The first commandment that we got was about the calendar – how to identify the new moon, and how to combine the solar and lunar year, and when to start counting the months.

If you were G-d, and had to choose one of the 613 mitzvot to say, this is Mitzvah #1, which one would you choose?

The Rambam, when he wrote his compendium listing the mitzvot, chose “Belief in G-d” to be the 1st

The Sefer HaChinuch went in chronological order, with “be fruitful and multiply” (a universal mitzvah)

We might consider others – perhaps R’ Akiva’s choice: “ve’Ahavta le’reacha kamocha” (love your friend as yourself)

So why HaChodesh HaZeh Lachem? Why the calendar?

The Jewish People were used to getting commands from their Egyptian taskmasters. As slaves, they would be told, do this, and do it now, and keep doing it for the foreseeable future. Slaves do not have calendars because they do not plan their lives.

Free people have calendars, and a calendar and its holidays is one of the most visible and notable aspect of a national identity.

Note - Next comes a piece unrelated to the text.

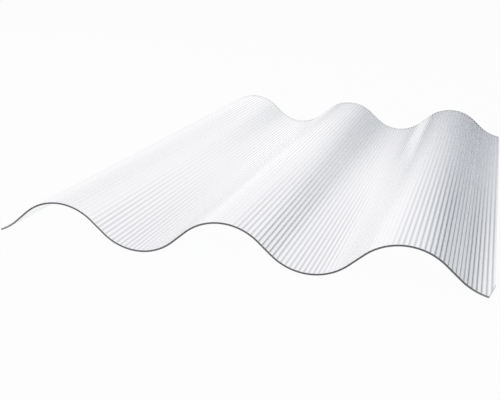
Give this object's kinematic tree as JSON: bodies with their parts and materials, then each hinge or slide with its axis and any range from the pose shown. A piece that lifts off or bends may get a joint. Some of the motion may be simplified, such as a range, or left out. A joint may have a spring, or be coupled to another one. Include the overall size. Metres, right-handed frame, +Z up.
{
  "type": "corrugated polycarbonate sheet",
  "caption": "Clear corrugated sheet of solid polycarbonate with round waves along its length and a finely ribbed skin, for roofs, canopies and wall cladding.",
  "frame": {"origin": "middle of the sheet, on the plane that the undersides of the troughs rest on", "axes": "+X across the waves, +Y along the waves, +Z up, towards the crests"},
  "size_m": [0.217, 0.305, 0.018],
  "materials": {
    "clear_polycarbonate": "clear and glossy, with fine ribs along the waves and grey cut edges"
  },
  "bodies": {
    "root": {"corrugated_sheet": "clear_polycarbonate"}
  },
  "joints": []
}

So, in order to make us free – a free and independent nation – G-d gave us our own calendar. So that we can plan our lives and plan our future.

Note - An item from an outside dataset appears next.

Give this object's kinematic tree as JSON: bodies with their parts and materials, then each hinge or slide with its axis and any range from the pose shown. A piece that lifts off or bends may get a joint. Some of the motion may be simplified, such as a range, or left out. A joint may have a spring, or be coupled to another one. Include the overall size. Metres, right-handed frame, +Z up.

Today, this year, before Shabbat HaChodesh, we don’t feel like we can plan anything. We don’t know what tomorrow will bring, and what we will be asked to do – or not do.

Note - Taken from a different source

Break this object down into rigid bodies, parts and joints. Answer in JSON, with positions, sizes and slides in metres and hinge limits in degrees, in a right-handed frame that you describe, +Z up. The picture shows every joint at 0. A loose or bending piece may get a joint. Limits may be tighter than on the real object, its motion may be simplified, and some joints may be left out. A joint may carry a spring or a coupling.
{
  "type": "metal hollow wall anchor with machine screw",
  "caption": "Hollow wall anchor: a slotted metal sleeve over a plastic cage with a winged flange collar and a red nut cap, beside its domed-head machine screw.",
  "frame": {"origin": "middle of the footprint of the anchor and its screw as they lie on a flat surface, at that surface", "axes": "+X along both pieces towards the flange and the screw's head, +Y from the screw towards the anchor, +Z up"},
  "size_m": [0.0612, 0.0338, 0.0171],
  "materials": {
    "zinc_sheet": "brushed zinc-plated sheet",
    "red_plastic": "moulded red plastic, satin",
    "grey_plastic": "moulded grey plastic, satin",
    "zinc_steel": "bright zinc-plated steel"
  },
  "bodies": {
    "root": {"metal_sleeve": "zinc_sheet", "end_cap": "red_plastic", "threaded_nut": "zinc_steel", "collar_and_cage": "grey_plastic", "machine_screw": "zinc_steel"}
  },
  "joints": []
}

My father, z”l, used to say to us, “one day at a time”. He would say it a lot, when we’d try to make plans a bit farther in advance than he was comfortable with, or whenever he heard us worry – “one day at a time”

Focus on today, worry about what you’re doing now. Who knows what you’ll need to worry about tomorrow? One day at a time.

Those of us who are planners, who like to know where they will be for all of the year’s holidays, and where they’re going for summer vacation, find it very hard to live one day at a time. But now, we must. Nobody knows where they will be for Shavuos, or Yom HaAtzmaut, or even Pesach. We have to live like my father, one day at a time.

But there are days and there are days.

The first day on the Jewish calendar,  the first of the first – was Aleph Nissan

Besides being the first day ever, it was the first for many other things, too

The Gemara says:

That day took ten crowns: first to Creation, first of the Nesiim, first of the Cohanim, first for Avodah, first for the descent of the fire, first for eating sacred food, first for the dwelling of the Shechina, first for blessing Israel, first forbidding individual altars, and first of the months. (Shabbat 87b)

8 of those events happened on a single day: the 1st month of the 2nd year, on the 1st of the month, when the Mishkan was first built – the first official sacrifices were brought by the first Cohanim, the first time that the fire descended from Above, the first time G-d’s palpable Presence appeared among us, the first time the Cohanim blessed the people, and so on

Busy, busy day.

But only a single day.

Living one day at a time can feel unproductive. If we can’t plan, if we don’t control your calendar, what does that do to our independence, our identity?

The First of the First, HaChodesh HaZeh Lachem, teaches us that one day, a single day, can be full to overflowing with G-d’s Presence.